> SET EXERCISE
Return, word for word, the lines from the line holding "angle in THREE_AT))" through the line holding "# Metres, +X". Include both end lines and no others.

** BEGIN DATA FOR THIS TASK **

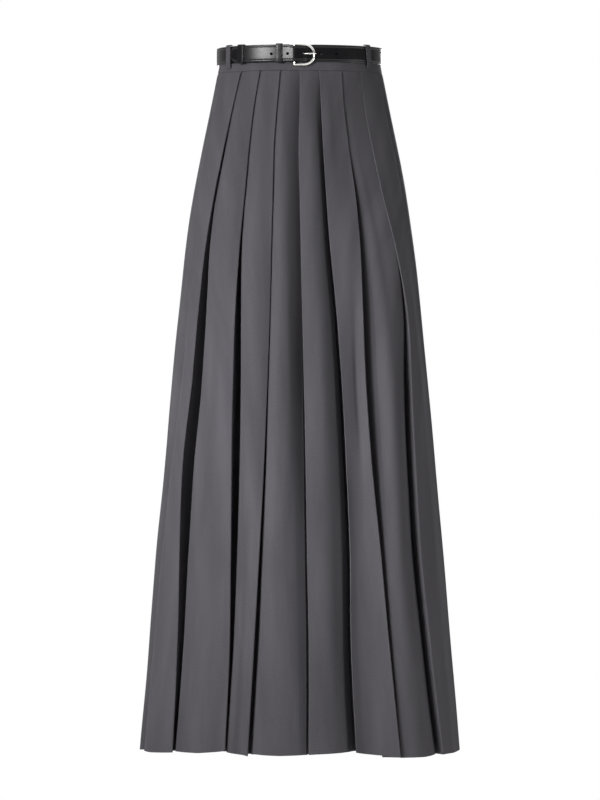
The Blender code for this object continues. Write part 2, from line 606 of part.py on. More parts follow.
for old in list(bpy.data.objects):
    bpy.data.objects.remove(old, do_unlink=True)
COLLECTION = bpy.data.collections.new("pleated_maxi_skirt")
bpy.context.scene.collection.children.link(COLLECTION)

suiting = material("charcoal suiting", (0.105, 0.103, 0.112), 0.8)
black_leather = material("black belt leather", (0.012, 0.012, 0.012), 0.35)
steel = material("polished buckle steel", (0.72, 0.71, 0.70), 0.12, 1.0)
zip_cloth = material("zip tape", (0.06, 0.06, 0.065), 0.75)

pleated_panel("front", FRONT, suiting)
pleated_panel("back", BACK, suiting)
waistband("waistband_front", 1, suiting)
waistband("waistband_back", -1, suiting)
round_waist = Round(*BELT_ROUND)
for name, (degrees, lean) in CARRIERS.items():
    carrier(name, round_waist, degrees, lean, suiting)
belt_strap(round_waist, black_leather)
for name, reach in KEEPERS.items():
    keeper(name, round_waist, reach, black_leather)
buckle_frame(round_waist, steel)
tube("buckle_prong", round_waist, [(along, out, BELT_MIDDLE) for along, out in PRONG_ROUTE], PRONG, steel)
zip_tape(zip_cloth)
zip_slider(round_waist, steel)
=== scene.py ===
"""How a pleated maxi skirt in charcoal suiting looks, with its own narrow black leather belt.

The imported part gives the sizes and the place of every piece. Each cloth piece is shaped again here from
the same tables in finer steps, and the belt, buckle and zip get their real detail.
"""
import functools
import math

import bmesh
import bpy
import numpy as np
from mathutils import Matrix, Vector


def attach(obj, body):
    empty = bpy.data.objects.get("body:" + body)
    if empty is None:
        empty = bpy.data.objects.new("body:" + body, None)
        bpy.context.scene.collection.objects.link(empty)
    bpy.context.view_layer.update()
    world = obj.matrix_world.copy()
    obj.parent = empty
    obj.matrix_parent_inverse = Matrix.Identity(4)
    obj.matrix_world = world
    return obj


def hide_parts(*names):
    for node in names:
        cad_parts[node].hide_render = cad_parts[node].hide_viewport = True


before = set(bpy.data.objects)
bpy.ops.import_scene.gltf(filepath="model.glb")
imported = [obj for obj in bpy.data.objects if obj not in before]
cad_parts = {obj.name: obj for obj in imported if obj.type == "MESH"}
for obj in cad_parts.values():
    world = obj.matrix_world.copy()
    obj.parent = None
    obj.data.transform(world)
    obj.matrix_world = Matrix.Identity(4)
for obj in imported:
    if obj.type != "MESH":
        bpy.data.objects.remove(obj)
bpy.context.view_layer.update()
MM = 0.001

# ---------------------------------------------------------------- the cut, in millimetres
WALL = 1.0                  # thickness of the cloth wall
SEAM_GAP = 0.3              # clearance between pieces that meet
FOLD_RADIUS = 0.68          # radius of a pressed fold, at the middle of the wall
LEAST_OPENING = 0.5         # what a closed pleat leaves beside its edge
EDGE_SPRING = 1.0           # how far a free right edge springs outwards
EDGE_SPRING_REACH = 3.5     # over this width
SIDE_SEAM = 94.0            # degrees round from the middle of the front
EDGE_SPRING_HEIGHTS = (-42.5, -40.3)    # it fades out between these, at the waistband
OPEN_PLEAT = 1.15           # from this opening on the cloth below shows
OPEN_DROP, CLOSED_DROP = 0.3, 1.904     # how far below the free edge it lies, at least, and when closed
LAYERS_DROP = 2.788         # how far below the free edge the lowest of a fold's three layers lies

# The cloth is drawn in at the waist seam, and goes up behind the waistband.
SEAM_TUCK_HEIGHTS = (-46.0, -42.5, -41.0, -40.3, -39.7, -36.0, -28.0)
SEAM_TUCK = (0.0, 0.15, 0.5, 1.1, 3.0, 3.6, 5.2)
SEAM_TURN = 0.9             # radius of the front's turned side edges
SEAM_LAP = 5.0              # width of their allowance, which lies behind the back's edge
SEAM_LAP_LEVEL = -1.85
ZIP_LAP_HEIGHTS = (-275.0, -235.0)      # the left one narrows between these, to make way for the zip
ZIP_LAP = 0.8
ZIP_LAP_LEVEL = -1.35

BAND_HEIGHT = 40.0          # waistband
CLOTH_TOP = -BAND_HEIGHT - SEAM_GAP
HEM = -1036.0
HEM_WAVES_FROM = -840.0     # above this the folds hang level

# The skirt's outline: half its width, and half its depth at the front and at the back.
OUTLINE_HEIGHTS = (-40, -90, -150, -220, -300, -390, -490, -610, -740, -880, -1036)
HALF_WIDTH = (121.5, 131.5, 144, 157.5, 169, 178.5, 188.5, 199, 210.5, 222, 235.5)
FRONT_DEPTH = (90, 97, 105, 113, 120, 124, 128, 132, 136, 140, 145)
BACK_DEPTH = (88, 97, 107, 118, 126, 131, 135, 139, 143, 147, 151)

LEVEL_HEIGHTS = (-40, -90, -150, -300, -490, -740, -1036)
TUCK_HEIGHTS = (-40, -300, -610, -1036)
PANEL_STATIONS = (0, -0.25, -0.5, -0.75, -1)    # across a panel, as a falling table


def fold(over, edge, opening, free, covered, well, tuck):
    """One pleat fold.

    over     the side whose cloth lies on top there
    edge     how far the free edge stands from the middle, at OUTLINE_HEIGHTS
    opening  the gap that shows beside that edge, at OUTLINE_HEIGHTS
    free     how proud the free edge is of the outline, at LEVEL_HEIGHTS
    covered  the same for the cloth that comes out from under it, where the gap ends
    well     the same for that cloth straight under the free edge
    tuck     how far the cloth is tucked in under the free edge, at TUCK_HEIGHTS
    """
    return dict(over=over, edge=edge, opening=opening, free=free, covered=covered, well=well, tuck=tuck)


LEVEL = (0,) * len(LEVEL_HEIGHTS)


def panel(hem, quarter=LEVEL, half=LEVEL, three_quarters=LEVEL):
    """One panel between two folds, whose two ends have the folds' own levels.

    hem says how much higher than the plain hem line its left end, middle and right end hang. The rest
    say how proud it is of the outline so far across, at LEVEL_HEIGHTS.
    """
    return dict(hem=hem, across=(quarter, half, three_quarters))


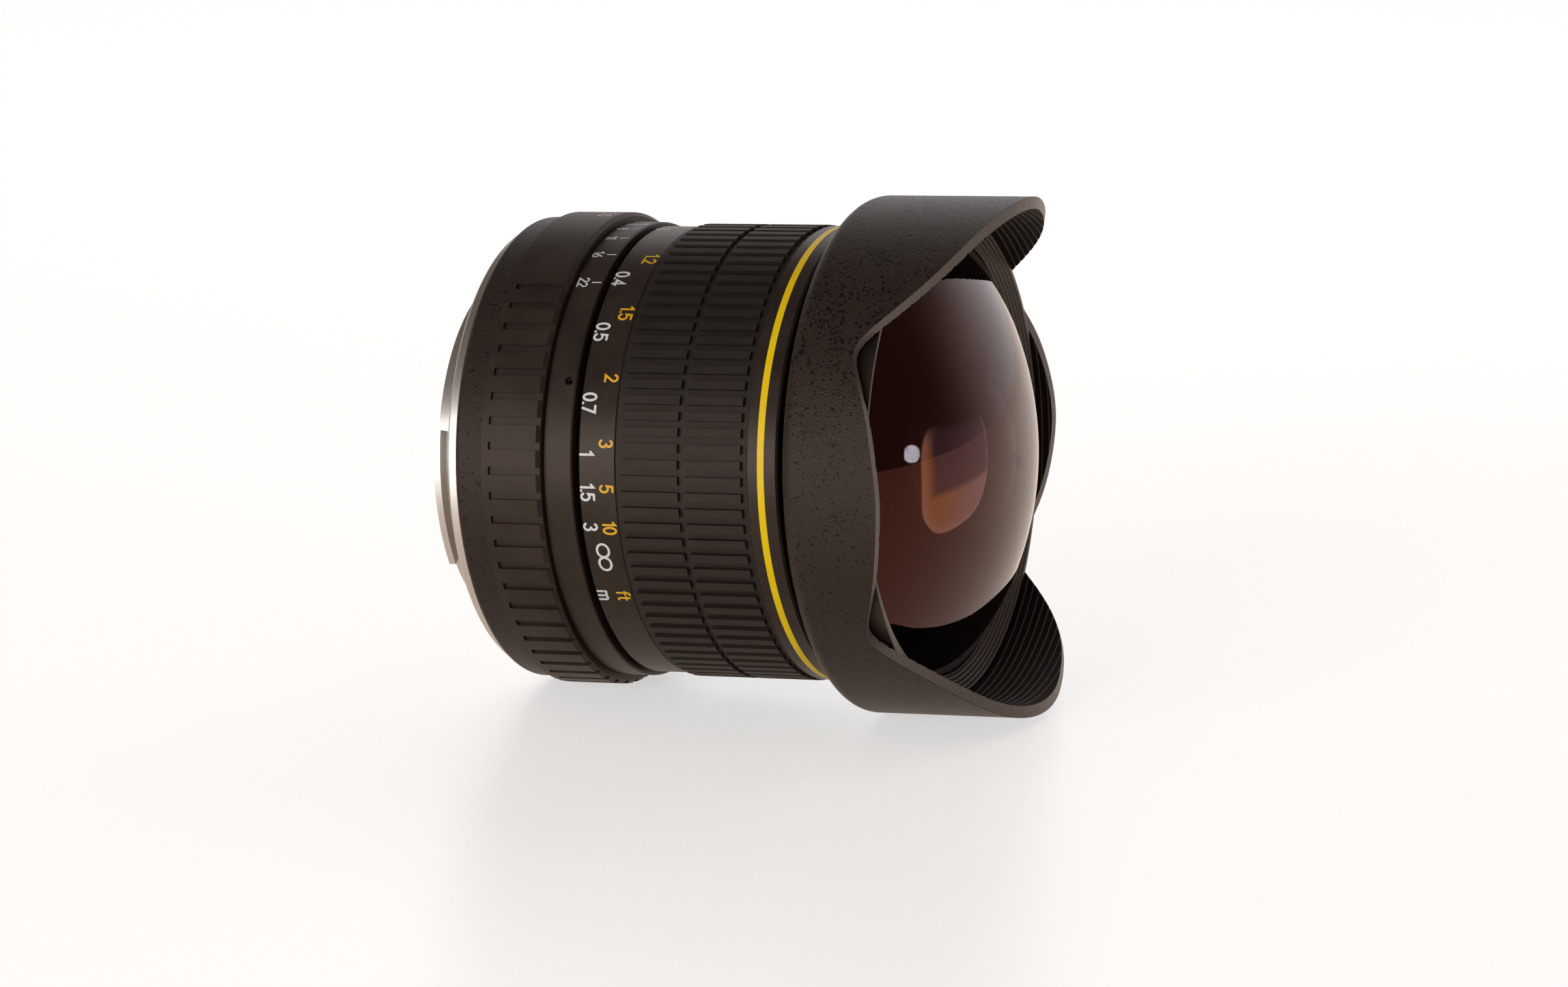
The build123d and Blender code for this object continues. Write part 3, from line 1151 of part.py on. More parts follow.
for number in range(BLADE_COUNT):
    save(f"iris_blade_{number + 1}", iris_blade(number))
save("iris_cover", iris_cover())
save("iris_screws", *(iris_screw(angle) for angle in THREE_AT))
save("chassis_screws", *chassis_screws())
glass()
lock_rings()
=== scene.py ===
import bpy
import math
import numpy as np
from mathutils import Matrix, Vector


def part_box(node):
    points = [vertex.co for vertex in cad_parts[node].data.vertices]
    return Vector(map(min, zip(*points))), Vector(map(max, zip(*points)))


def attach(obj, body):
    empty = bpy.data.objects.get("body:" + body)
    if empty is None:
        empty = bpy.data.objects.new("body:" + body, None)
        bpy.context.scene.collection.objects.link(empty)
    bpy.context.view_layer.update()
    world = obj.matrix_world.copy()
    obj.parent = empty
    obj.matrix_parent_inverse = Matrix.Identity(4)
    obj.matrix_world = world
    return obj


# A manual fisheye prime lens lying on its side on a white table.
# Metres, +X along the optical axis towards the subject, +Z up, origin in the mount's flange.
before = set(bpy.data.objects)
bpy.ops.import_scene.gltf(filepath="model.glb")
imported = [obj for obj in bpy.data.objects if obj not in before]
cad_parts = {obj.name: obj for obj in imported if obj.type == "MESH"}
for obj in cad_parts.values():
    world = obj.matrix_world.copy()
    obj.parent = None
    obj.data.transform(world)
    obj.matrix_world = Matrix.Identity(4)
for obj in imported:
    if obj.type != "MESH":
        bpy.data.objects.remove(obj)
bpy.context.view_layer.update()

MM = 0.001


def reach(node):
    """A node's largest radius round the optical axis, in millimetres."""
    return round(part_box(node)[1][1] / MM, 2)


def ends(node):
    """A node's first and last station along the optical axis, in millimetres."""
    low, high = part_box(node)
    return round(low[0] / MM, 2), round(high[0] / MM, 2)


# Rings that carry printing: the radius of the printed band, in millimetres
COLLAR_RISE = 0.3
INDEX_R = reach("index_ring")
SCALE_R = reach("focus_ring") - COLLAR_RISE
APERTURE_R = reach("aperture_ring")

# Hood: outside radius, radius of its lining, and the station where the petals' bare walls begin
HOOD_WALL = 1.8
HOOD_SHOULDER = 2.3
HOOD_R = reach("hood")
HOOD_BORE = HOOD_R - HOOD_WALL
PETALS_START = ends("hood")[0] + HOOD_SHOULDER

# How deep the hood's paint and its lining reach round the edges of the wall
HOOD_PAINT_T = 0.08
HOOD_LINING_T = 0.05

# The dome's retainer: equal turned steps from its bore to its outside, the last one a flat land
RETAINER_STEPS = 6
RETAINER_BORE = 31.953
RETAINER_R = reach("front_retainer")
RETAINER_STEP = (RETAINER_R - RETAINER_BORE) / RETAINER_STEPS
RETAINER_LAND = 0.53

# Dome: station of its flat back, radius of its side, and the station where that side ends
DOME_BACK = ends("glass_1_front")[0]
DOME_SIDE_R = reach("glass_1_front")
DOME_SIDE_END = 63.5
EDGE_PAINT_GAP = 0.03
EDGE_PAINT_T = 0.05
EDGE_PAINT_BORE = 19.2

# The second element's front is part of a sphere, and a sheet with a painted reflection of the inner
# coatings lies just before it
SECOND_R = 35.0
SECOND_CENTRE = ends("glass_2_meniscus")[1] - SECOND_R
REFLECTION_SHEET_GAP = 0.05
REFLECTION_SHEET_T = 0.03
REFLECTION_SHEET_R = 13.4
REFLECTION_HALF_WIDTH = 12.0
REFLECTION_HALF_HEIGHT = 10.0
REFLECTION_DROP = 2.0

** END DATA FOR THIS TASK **

> PROBLEM SOLUTION
save("iris_screws", *(iris_screw(angle) for angle in THREE_AT))
save("chassis_screws", *chassis_screws())
glass()
lock_rings()
=== scene.py ===
import bpy
import math
import numpy as np
from mathutils import Matrix, Vector


def part_box(node):
    points = [vertex.co for vertex in cad_parts[node].data.vertices]
    return Vector(map(min, zip(*points))), Vector(map(max, zip(*points)))


def attach(obj, body):
    empty = bpy.data.objects.get("body:" + body)
    if empty is None:
        empty = bpy.data.objects.new("body:" + body, None)
        bpy.context.scene.collection.objects.link(empty)
    bpy.context.view_layer.update()
    world = obj.matrix_world.copy()
    obj.parent = empty
    obj.matrix_parent_inverse = Matrix.Identity(4)
    obj.matrix_world = world
    return obj


# A manual fisheye prime lens lying on its side on a white table.
# Metres, +X along the optical axis towards the subject, +Z up, origin in the mount's flange.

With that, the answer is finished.